Tuesday, February 9, 2021

In July 2020, the Supreme Court held in Barr v. Am. Ass’n Policitical Consultants, 140 S. Ct. 2335 (2020) that the TCPA’s government debt exception passed by Congress in 2015 rendered the statute an unconstitutional content-based restriction on free speech in violation of the First Amendment. To cure this constitutional infirmity, the Court severed the government debt exception from the TCPA. The Supreme Court’s holding in Barr left an open question over the validity of TCPA claims that had accrued between the time the government debt exception was enacted, and when it was severed from the statute (i.e. during the time the TCPA was operating as an impermissible content-based restriction on free speech). While severance may have prospectively solved the constitutional problem, the ability of this remedy to retrospectively cure the TCPA’s constitutional infirmity is less clear.

The first District Court to address this issue dismissed claims for TCPA violations occurring before the Supreme Court’s opinion in Barr on the basis that the statute was unconstitutional at the time the alleged TCPA violations occurred. Creasy v. Charter Commc'ns, Inc., No. CV 20-1199, 2020 WL 5761117, at *6 (E.D. La. Sept. 28, 2020). The Creasy case was followed quickly by a similar decision out of the Northern District of Ohio in Lindenbaum v. Realgy, LLC, No. 1:19 CV 2862, 2020 WL 6361915 (2020). In Lindenbaum, the District Court held that severance of the government-debt exception applied only prospectively, so the TCPA remained unconstitutional on its face from 2015 through entry of final judgment in Barr and thus could not be enforced against any alleged violator during this time.

However, District Courts quickly became split on the issue. Following the decisions in Creasy and Lindenbaum, several other courts held that defendants could still be held liable for TCPA violations that occurred prior to the severance of the government debt exception. See e.g. McCurley v. Royal Sea Cruises, Inc., No. 17-cv-00986-BAS-AGS, 2021 WL 288164 (S.D. Cal. Jan. 28, 2021); Shen v. Tricolor Cal. Auto Grp., LLC, No. CV 20-7419 PA (AGRx), 2020 WL 7705888 (C.D. Cal. Dec. 17, 2020); Abramson v. Federal Ins. Co., CV 8:19-2523, 2020 WL 7318953 (M.D. Fla. Dec. 11, 2020); Buchanan v. Sullivan, CV 8:20-301, 2020 WL 6381563, at *3 (D. Neb. Oct. 30, 2020); Burton v. Fundmerica, Inc., CV 8:19-119, 2020 WL 4504303, at *1 n.2 (D. Neb. Aug. 5, 2020).

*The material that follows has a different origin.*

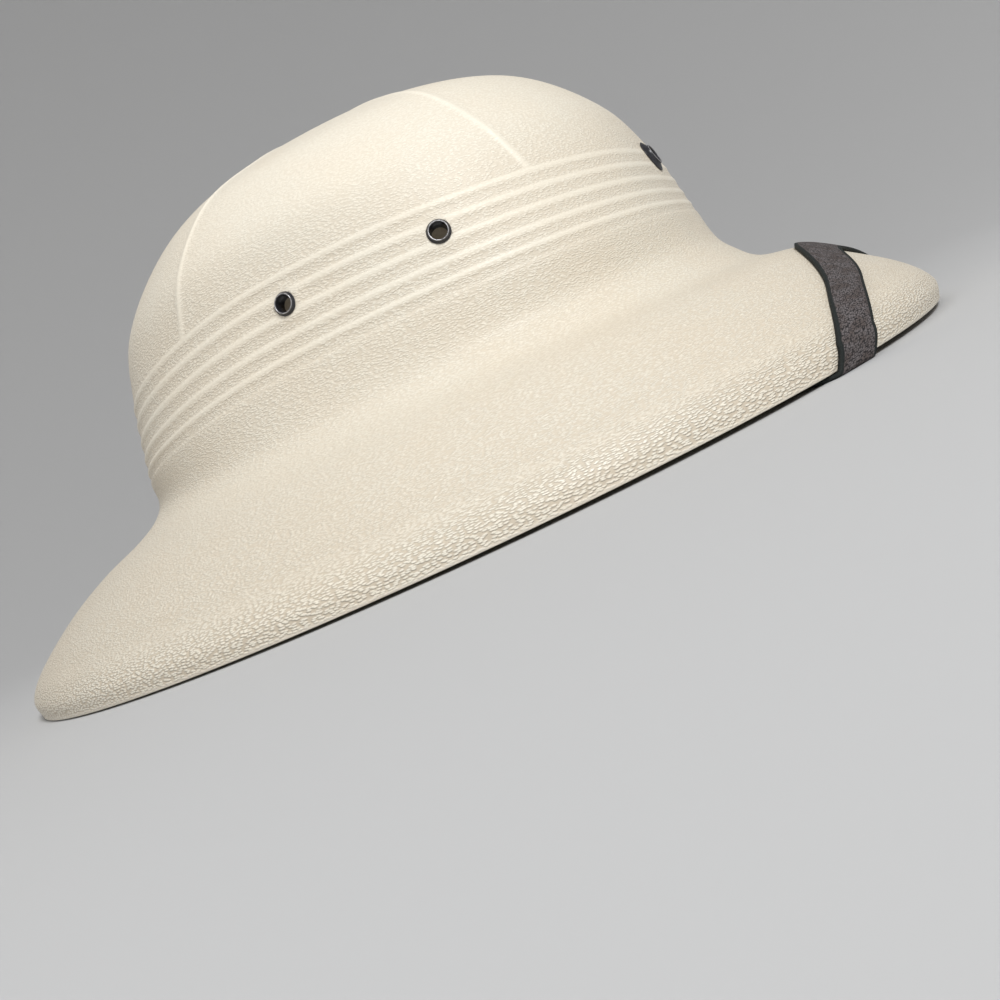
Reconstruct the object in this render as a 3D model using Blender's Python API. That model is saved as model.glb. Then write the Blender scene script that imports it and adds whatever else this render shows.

At this time, there seems to be momentum in numbers favoring the view that TCPA violations that occurred prior to severance of the government debt exception are still actionable. However, the Lindenbaum case is currently on appeal to the Sixth Circuit, and the outcome of that appeal could either help cement, or reverse this momentum. Indeed, the appeal has generated significant amicus activity which reflects the importance of these proceedings. For example, a multistate coalition of attorneys general, including California Attorney General Xavier Becerra, have filed an amicus brief calling on the Sixth Circuit to reverse the district court’s ruling. According to this amicus briefing, “[g]ranting a five-year hall pass to these harassers would permit illegal activity and open the door for more.” The Sixth Circuit has set a briefing schedule in the Lindenbaum case that will have the appeal fully briefed by around May of 2021.

As we have seen with many issues related to the TCPA, there is a lack of consistency across jurisdictions in addressing the extent of the Supreme Court’s decision in Barr and the enforceability of the TCPA as a whole between 2015 and 2020. The Sixth Circuit’s opinion in Lindenbaum has the potential for significantly altering the trajectory of the TCPA’s newest legal issue, but as with most legal issues involving the TCPA, litigants will likely find themselves facing a fractured legal landscape. And while judge and jurisdiction will heavily influence the outcome of post-Barr challenges in such a landscape, defendants are for now still able to wield this potentially potent defense to TCPA claims that accrued before July 2020.